Sentí, desde el momento en que pise esa tierra, que todo podía ser de otro modo. Exactamente como dice la canción española: “Que la tortilla se vuelva, que los pobres coman pan y los ricos mierda, mierda”. Supe, cuando a Hebe y a mí nos recibían con honores diplomáticos y hermosas flores que la detención que durante un día habíamos padecido estudiantes platenses unos días antes no era el único destino. Presentí que al cinismo despolitizante había con qué enfrentarlo, toda Cuba.

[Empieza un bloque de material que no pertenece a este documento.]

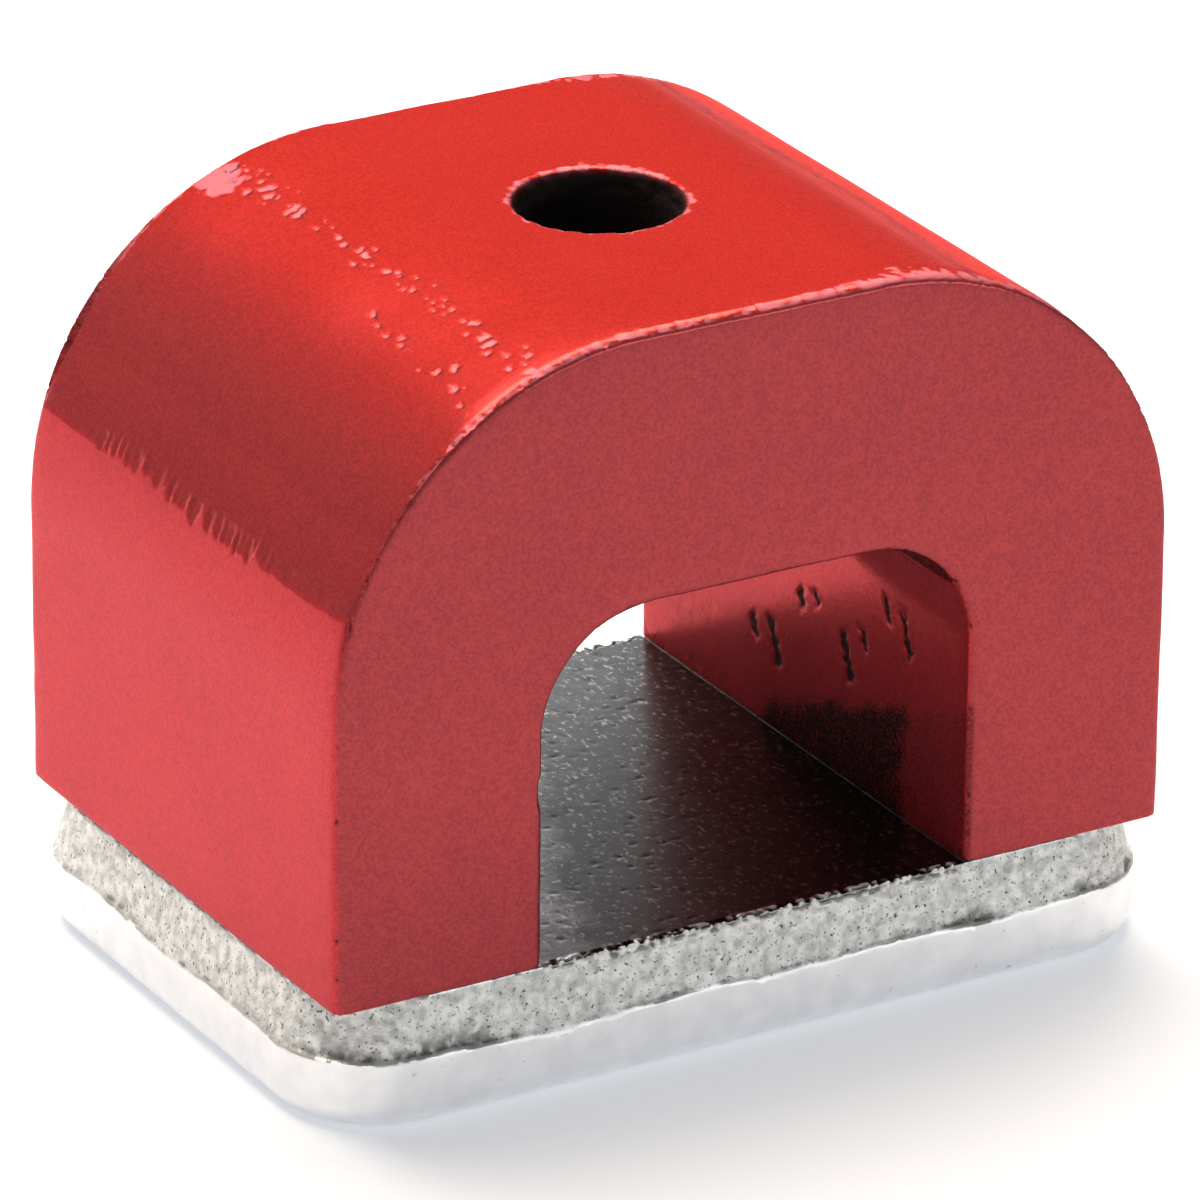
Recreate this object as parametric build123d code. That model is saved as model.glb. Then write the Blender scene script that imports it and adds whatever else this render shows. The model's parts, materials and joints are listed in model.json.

El viaje incluyó la participación en un acto en que se homenajeaba a José Antonio Echeverría, que había comandado a un grupo de estudiantes que se había rebelado contra Batista y había sido fusilado. La multitud que participaba de la movilización cantaba incesante y rítmicamente “Pa´lo que sea, Fidel, pa´lo que sea”. Ese amor, esa incondicionalidad, esa entrega era algo inimaginable para quien venía del país de la anti-política. En ese instante entendí que otro mundo era posible. "Fíjense que ha tomado fuerza esa frase: un mundo mejor es posible. Pero, cuando se haya alcanzado un mundo mejor, que es posible, tenemos que seguir repitiendo: Un mundo mejor es posible, y volver a repetir después: Un mundo mejor es posible", dijo el 26 de mayo de 2003, apenas iniciada la gestión de Néstor Kirchner, en la Facultad de Derecho de la UBA.
La entrevista que tuvimos con Fidel duró una hora y media. Antes de irnos, me preguntó qué hacía yo. Le conté que estudiaba cine y periodismo. Me dijo, mientras caminábamos y me abrazaba: “Pero hay que dedicarse a la lucha. Ahora tenés que luchar”.